When it came to crafting the voice of Leo, Sandler revealed that he channeled late manager and producer Bernie Brillstein, who helped launch Saturday Night Live and served as manager to SNL stars including himself, Dan Aykroyd, Gilda Radner, John Belushi, Martin Short and Lorne Michaels. The star recalled how they would always impersonate Brillstein’s voice on set, which he’s held on to for years since leaving the show.

Smigel — who worked on SNL for more than 25 years — said he also used to do an impression of the manager, and remembered how Brillstein would give advice in a way that would suit the film’s wise lizard. “Adam said, ‘Let me do Bernie for this one.’ I thought he might do Peter Falk, but he said, ‘I want to do Bernie for this one,'” Smigel added.

The writer-director noted that the film came together after Adam Sandler had already started work on a movie set during the fifth grade. “It was a very different movie, and it had a narrator who appeared two or three times and the last time it appeared, it was revealed, at the very end of the movie, that it was a snake at the back of the classroom. That sort of just triggered this whole idea for me of like, ‘What if the class pet has been stuck in this room for 70 years, seen every kind of fifth grader, was incredibly jaded, then finds out he has a year to live, and then he decides he’s got to make more of his life, then he ends up giving advice to kids?’

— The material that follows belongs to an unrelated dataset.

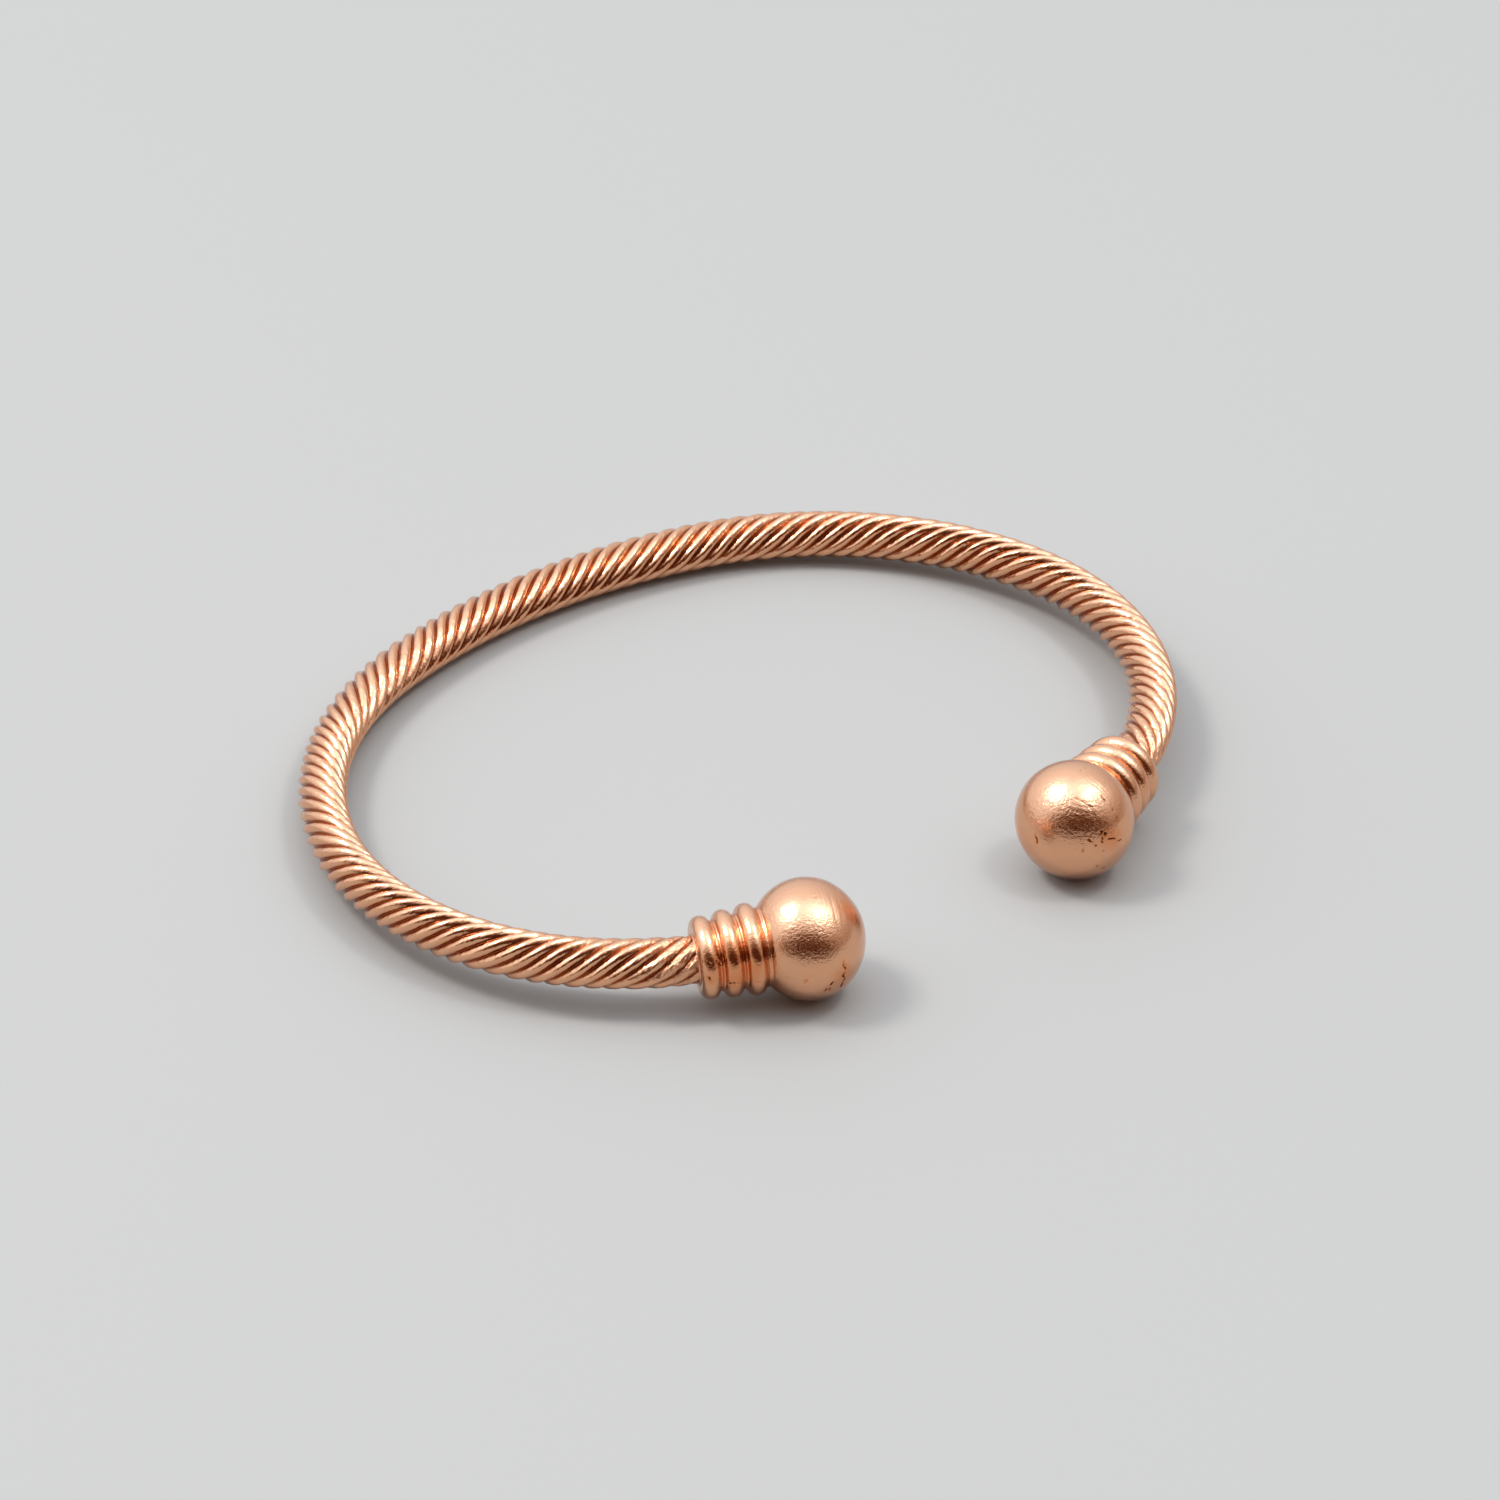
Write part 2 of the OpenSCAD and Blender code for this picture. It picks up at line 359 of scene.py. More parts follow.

“Kids have such heightened anxiety about the smallest problems sometimes when they’re that age, so I thought that was a really funny thing to put together — kids with really tiny problems that are huge in their minds, confiding with a wise old lizard,” he continued.

Bill Burr co-stars in the film as Squirtle, a turtle who shares the classroom terrarium with Leo, saying that it was “surreal to be in the booth with [Sandler], he’s the greatest guy ever.” And although Sandler and the film’s child stars perform a number of musical performances, Burr goes song-free, joking, “I’m actually disappointed they didn’t ask me. I’m one of the great bad singers of all time.”

Smigel’s sons also star in the voice cast alongside Sandler’s daughters, as co-director David Wachtenheim noted they “kept evoking Peanuts cartoons” as inspiration, adding, “We wanted natural sounding kids and any of them who tried to be a little more Broadway, we had to say, ‘Tone it down.'”

Leo begins streaming on Netflix this Tuesday, Nov. 21.